> _WHAT YOU ARE ASKED TO DO_: The lines to reproduce run from the first one through the line containing "wasm.setup();". Reproduce them exactly.

· · · ·

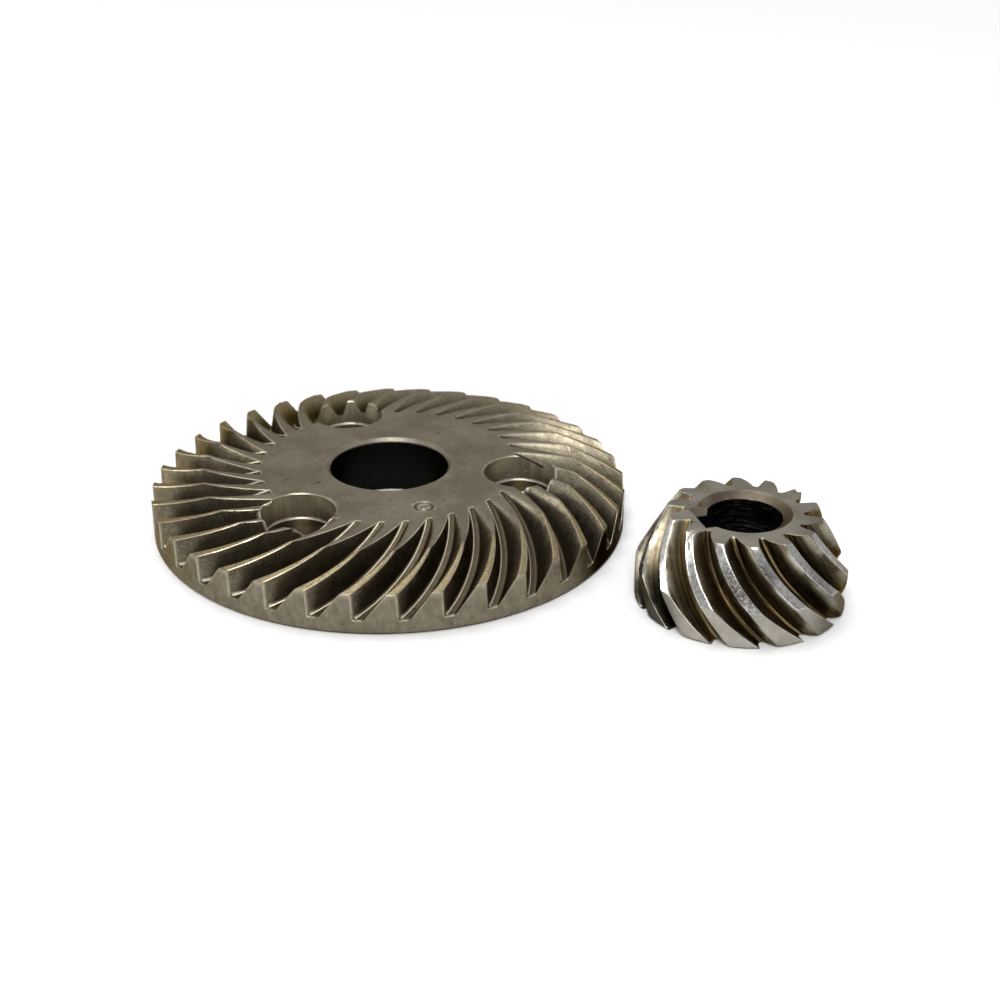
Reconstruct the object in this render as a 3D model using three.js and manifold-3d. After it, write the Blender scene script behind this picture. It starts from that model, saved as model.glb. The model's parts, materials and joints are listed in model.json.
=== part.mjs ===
// Spiral bevel gear pair: a 36 tooth ring gear lying on its back face, and the 14 tooth
// pinion that drives it standing on its large end beside it. Millimetres, +Z up, the floor
// at z = 0, and the origin at the middle of the pair's footprint.
import * as THREE from 'three';
import { mergeVertices } from 'three/addons/utils/BufferGeometryUtils.js';
import Module from 'manifold-3d';

const wasm = await Module();
wasm.setup();

// ---- Ring gear: driving dimensions ----
const RING = {
  teeth: 36,
  outerRadius: 34,
  faceHeight: 8.4, // back face to the flat front face
  boreRadius: 8.5,
  boreChamfer: 0.5,
  rimChamfer: 0.4, // on the back edge of the rim
  tipHeightAtRim: 5.9, // tooth tips above the back face, at the rim
  tipSlope: 0.34, // rise of the face cone per millimetre towards the axis
  rootHeightAtRim: 2.1, // gap floors above the back face, at the rim
  rootSlope: 0.405, // rise of the root cone per millimetre towards the axis
  toothLineInner: 18.7, // radius where the tooth line angle below is measured from
  firstGapAngle: 0.2, // degrees, gap floor centre at toothLineInner
  spiralRate: -1.369, // degrees per millimetre outwards
  spiralCurve: -0.01237, // degrees per square millimetre
  floorWidthInner: 0.88, // gap floor width at toothLineInner
  floorWidthRim: 1.43, // gap floor width at the rim
  wallLean: { left: -0.04, right: 0.77 }, // gap walls at the rim, millimetres across per millimetre up
  wallTwist: { left: -0.0324, right: -0.0176 }, // change of that lean per millimetre towards the axis
};

const POCKET = {
  count: 3,
  pitchRadius: 19,
  firstAngle: -7.2, // degrees
  mouthRadius: 5.15,
  floorRadius: 4.9,
  depth: 3.8,
};

// ---- Pinion: driving dimensions ----
const PINION = {
  teeth: 14,
  height: 12.6,
  outerRadius: 14, // cylindrical band round the large end
  bandHeight: 5.1,
  smallEndRadius: 10.1, // tooth tips at the small end
  rootRadiusSmallEnd: 7.7,
  rootRadiusLargeEnd: 12.6,
  boreRadius: 5,
  boreChamferDepth: 0.8,
  boreChamferWidth: 1.25, // wide lead-in at the small end
  backChamfer: 0.5,
  rimChamfer: 0.3,
  firstGapAngle: -5.3, // degrees, gap floor centre at the small end
  spiralRate: 2.8, // degrees per millimetre down from the small end
  spiralCurve: 0.103, // degrees per square millimetre
  floorWidthSmallEnd: 0.6,
  floorWidthLargeEnd: 0.85,
  wallLean: { left: -0.226, right: 0.92 }, // gap walls, millimetres across per millimetre out
  keywayAngle: 197, // degrees
  keywayWidth: 6,
  keywayReach: 6.75, // bore axis to the bottom of the keyway
};

// Place of the pinion's axis from the ring gear's axis.
const PINION_OFFSET = new THREE.Vector2(48.05, -22.9);

// ---- Fineness of the facets ----
const RING_SEGMENTS = 108;
const RING_GAP_STEPS = 8;
const PINION_SEGMENTS = 84;
const PINION_GAP_STEPS = 10;
const POCKET_SEGMENTS = 28;

const CLEAR = 1; // how far a cutter runs past the surface that it opens
const MERGE_DISTANCE = 1e-5; // vertices closer than this are one vertex

const STEEL = {
  ring: { color: 0x6f6a5f, roughness: 0.55, metalness: 0.9 },
  pinion: { color: 0x8b8678, roughness: 0.38, metalness: 0.95 },
};

const { degToRad, lerp } = THREE.MathUtils;

// A closed three.js geometry as a solid that can be joined and cut.
function toSolid(geometry) {
  const bare = geometry.clone();
  bare.deleteAttribute('normal');
  bare.deleteAttribute('uv');
  const merged = mergeVertices(bare, MERGE_DISTANCE);
  return new wasm.Manifold(new wasm.Mesh({
    numProp: 3,
    vertProperties: new Float32Array(merged.attributes.position.array),
    triVerts: new Uint32Array(merged.index.array),
  }));
}

function toGeometry(solid) {
  const cut = solid.getMesh();
  const geometry = new THREE.BufferGeometry();
  geometry.setAttribute('position', new THREE.BufferAttribute(cut.vertProperties, 3));
  geometry.setIndex(new THREE.BufferAttribute(cut.triVerts, 1));
  return geometry;
}

// A solid turned about the Z axis from [radius, height] corners, listed anticlockwise.
function turned(corners, segments) {
  const points = corners.map(([radius, height]) => new THREE.Vector2(radius, height));
  if (corners[0][0] > 0) {
    points.push(points[0].clone());
  }
  return new THREE.LatheGeometry(points, segments).rotateX(Math.PI / 2);
}

// The space between two teeth: a block whose cross-sections are placed one by one.
// place(side, level, along) gives the point for a side of -1 or 1, a level of 0 on the
// gap floor or 1 above the tips, and a place from 0 to 1 along the tooth.
function gapCutter(steps, place) {
  const block = new THREE.BoxGeometry(2, 1, 1, 1, 1, steps).translate(0, 0.5, 0.5);
  const position = block.attributes.position;
  for (let i = 0; i < position.count; i += 1) {
    const point = place(Math.sign(position.getX(i)), position.getY(i), position.getZ(i));
    position.setXYZ(i, point.x, point.y, point.z);
  }
  return block;
}

function polar(radius, angle, height) {
  return new THREE.Vector3(radius * Math.cos(angle), radius * Math.sin(angle), height);
}

// ---- Ring gear ----
function ringGapCutter() {
  const wallHeight = RING.tipHeightAtRim - RING.rootHeightAtRim + CLEAR;
  const inner = RING.outerRadius - (RING.faceHeight - RING.rootHeightAtRim) / RING.rootSlope - CLEAR;
  const outer = RING.outerRadius + CLEAR;
  return gapCutter(RING_GAP_STEPS, (side, level, along) => {
    const radius = lerp(inner, outer, along);
    const fromRim = RING.outerRadius - radius;
    const fromInner = radius - RING.toothLineInner;
    const share = fromInner / (RING.outerRadius - RING.toothLineInner);
    const halfFloor = lerp(RING.floorWidthInner, RING.floorWidthRim, share) / 2;
    const wall = side < 0 ? 'left' : 'right';
    const lean = RING.wallLean[wall] + RING.wallTwist[wall] * fromRim;
    const across = side * halfFloor + lean * level * wallHeight;
    const line = RING.firstGapAngle + RING.spiralRate * fromInner + RING.spiralCurve * fromInner ** 2;
    const floor = RING.rootHeightAtRim + RING.rootSlope * fromRim;
    return polar(radius, degToRad(line) + across / radius, floor + level * wallHeight);
  });
}

function pocketCutter() {
  const floor = RING.faceHeight - POCKET.depth;
  const flare = (POCKET.mouthRadius - POCKET.floorRadius) / POCKET.depth;
  return turned([
    [0, floor],
    [POCKET.floorRadius, floor],
    [POCKET.mouthRadius + flare * CLEAR, RING.faceHeight + CLEAR],
    [0, RING.faceHeight + CLEAR],
  ], POCKET_SEGMENTS).translate(POCKET.pitchRadius, 0, 0);
}

function makeRingGear() {
  const kneeRadius = RING.outerRadius - (RING.faceHeight - RING.tipHeightAtRim) / RING.tipSlope;
  let gear = toSolid(turned([
    [RING.boreRadius + RING.boreChamfer, 0],
    [RING.outerRadius - RING.rimChamfer, 0],
    [RING.outerRadius, RING.rimChamfer],
    [RING.outerRadius, RING.tipHeightAtRim],
    [kneeRadius, RING.faceHeight],
    [RING.boreRadius + RING.boreChamfer, RING.faceHeight],
    [RING.boreRadius, RING.faceHeight - RING.boreChamfer],
    [RING.boreRadius, RING.boreChamfer],
  ], RING_SEGMENTS));
  const gap = ringGapCutter();
  for (let i = 0; i < RING.teeth; i += 1) {
    gear = gear.subtract(toSolid(gap.clone().rotateZ((2 * Math.PI * i) / RING.teeth)));
  }
  const pocket = pocketCutter();
  for (let i = 0; i < POCKET.count; i += 1) {
    const angle = degToRad(POCKET.firstAngle) + (2 * Math.PI * i) / POCKET.count;
    gear = gear.subtract(toSolid(pocket.clone().rotateZ(angle)));
  }
  const mesh = new THREE.Mesh(toGeometry(gear), new THREE.MeshStandardMaterial(STEEL.ring));
  mesh.name = 'ring_gear';
  return mesh;
}

// ---- Pinion ----
function pinionGapCutter() {
  const bandShare = 1 - PINION.bandHeight / PINION.height;
  const bandRoot = lerp(PINION.rootRadiusSmallEnd, PINION.rootRadiusLargeEnd, bandShare);
  const wallHeight = PINION.outerRadius - bandRoot + CLEAR;
  return gapCutter(PINION_GAP_STEPS, (side, level, along) => {
    const down = lerp(-CLEAR, PINION.height + CLEAR, along);
    const share = down / PINION.height;
    const halfFloor = lerp(PINION.floorWidthSmallEnd, PINION.floorWidthLargeEnd, share) / 2;
    const root = lerp(PINION.rootRadiusSmallEnd, PINION.rootRadiusLargeEnd, share);
    const radius = root + level * wallHeight;
    const lean = side < 0 ? PINION.wallLean.left : PINION.wallLean.right;
    const across = side * halfFloor + lean * level * wallHeight;
    const line = PINION.firstGapAngle + PINION.spiralRate * down + PINION.spiralCurve * down ** 2;
    return polar(radius, degToRad(line) + across / radius, PINION.height - down);
  });
}

function keywayCutter() {
  return new THREE.BoxGeometry(PINION.keywayReach, PINION.keywayWidth, PINION.height + 2 * CLEAR)
    .translate(PINION.keywayReach / 2, 0, PINION.height / 2)
    .rotateZ(degToRad(PINION.keywayAngle));
}

function makePinion() {
  let gear = toSolid(turned([
    [PINION.boreRadius + PINION.backChamfer, 0],
    [PINION.outerRadius - PINION.rimChamfer, 0],
    [PINION.outerRadius, PINION.rimChamfer],
    [PINION.outerRadius, PINION.bandHeight],
    [PINION.smallEndRadius, PINION.height],
    [PINION.boreRadius + PINION.boreChamferWidth, PINION.height],
    [PINION.boreRadius, PINION.height - PINION.boreChamferDepth],
    [PINION.boreRadius, PINION.backChamfer],
  ], PINION_SEGMENTS));
  const gap = pinionGapCutter();
  for (let i = 0; i < PINION.teeth; i += 1) {
    gear = gear.subtract(toSolid(gap.clone().rotateZ((2 * Math.PI * i) / PINION.teeth)));
  }
  gear = gear.subtract(toSolid(keywayCutter()));
  const mesh = new THREE.Mesh(toGeometry(gear), new THREE.MeshStandardMaterial(STEEL.pinion));
  mesh.name = 'pinion';
  return mesh;
}

// ---- The pair, with the middle of its footprint at the origin ----
const lowest = new THREE.Vector2(
  Math.min(-RING.outerRadius, PINION_OFFSET.x - PINION.outerRadius),
  Math.min(-RING.outerRadius, PINION_OFFSET.y - PINION.outerRadius),
);
const highest = new THREE.Vector2(
  Math.max(RING.outerRadius, PINION_OFFSET.x + PINION.outerRadius),
  Math.max(RING.outerRadius, PINION_OFFSET.y + PINION.outerRadius),
);
const middle = lowest.clone().add(highest).multiplyScalar(0.5);

const group = new THREE.Group();
const ringGear = makeRingGear();
ringGear.position.set(-middle.x, -middle.y, 0);
group.add(ringGear);
const pinion = makePinion();
pinion.position.set(PINION_OFFSET.x - middle.x, PINION_OFFSET.y - middle.y, 0);
group.add(pinion);

export default group;
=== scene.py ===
"""Looks for a spiral bevel gear pair: a ring gear lying on its back and its pinion beside it.

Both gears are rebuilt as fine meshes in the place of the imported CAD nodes, with rounded tooth
edges, filleted gaps, broken corners and small nicks, and get procedural steels. Gear sizes are
in millimetres from each gear's own axis and back face, and the scene is in metres.
"""

import json
import math

import bmesh
import bpy
import numpy as np
from mathutils import Matrix, Vector, noise


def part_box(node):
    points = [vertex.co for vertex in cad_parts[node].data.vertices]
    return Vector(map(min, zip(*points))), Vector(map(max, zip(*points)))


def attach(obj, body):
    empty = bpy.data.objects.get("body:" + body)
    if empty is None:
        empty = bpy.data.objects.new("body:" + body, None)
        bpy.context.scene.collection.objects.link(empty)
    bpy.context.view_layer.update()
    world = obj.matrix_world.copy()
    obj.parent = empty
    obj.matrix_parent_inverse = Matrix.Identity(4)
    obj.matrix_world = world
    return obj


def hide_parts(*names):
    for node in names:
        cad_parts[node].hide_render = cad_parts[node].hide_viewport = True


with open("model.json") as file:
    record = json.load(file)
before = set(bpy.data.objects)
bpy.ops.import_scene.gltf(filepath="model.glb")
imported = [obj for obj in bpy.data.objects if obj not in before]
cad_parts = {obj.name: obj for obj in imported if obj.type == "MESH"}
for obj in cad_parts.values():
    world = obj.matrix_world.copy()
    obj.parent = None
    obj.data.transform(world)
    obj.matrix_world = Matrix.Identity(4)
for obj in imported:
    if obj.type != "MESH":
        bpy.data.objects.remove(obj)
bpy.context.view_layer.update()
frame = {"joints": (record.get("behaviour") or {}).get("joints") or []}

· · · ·

> _RESPONSE TO THE TASK_:
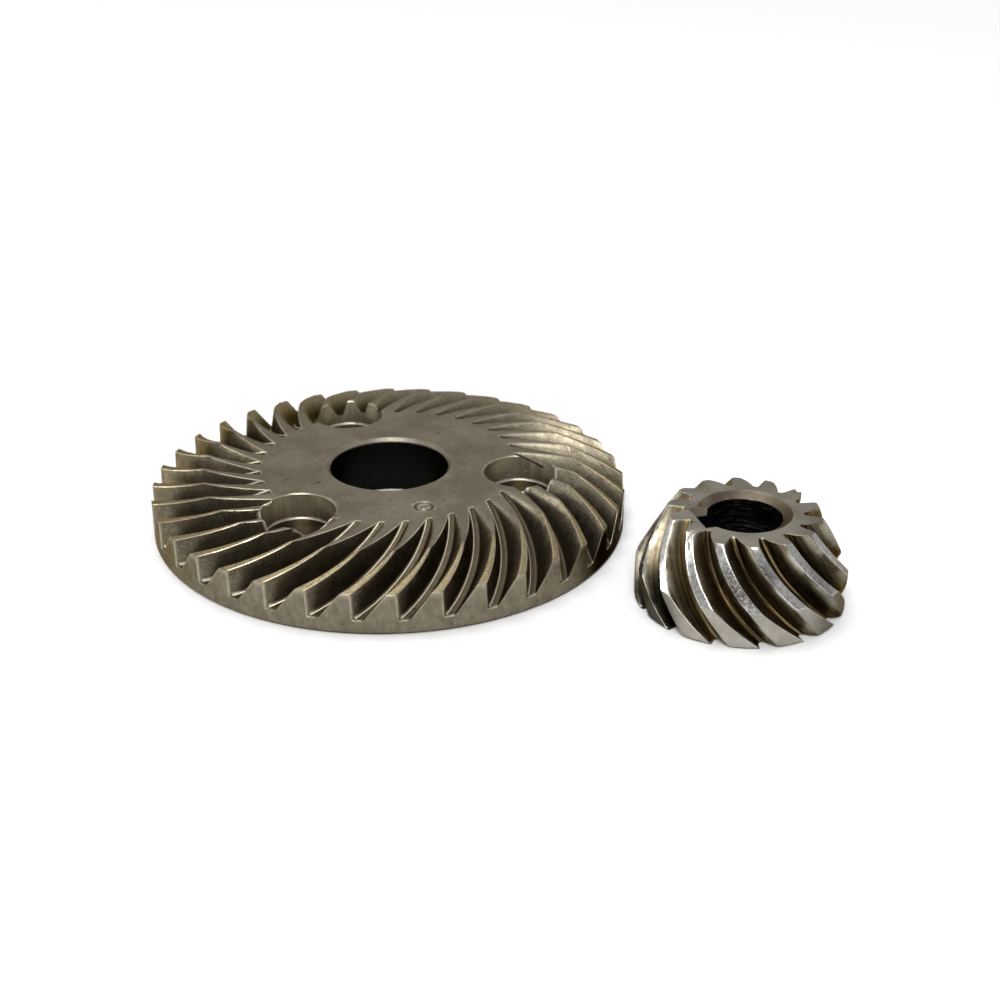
Reconstruct the object in this render as a 3D model using three.js and manifold-3d. After it, write the Blender scene script behind this picture. It starts from that model, saved as model.glb. The model's parts, materials and joints are listed in model.json.
=== part.mjs ===
// Spiral bevel gear pair: a 36 tooth ring gear lying on its back face, and the 14 tooth
// pinion that drives it standing on its large end beside it. Millimetres, +Z up, the floor
// at z = 0, and the origin at the middle of the pair's footprint.
import * as THREE from 'three';
import { mergeVertices } from 'three/addons/utils/BufferGeometryUtils.js';
import Module from 'manifold-3d';

const wasm = await Module();
wasm.setup();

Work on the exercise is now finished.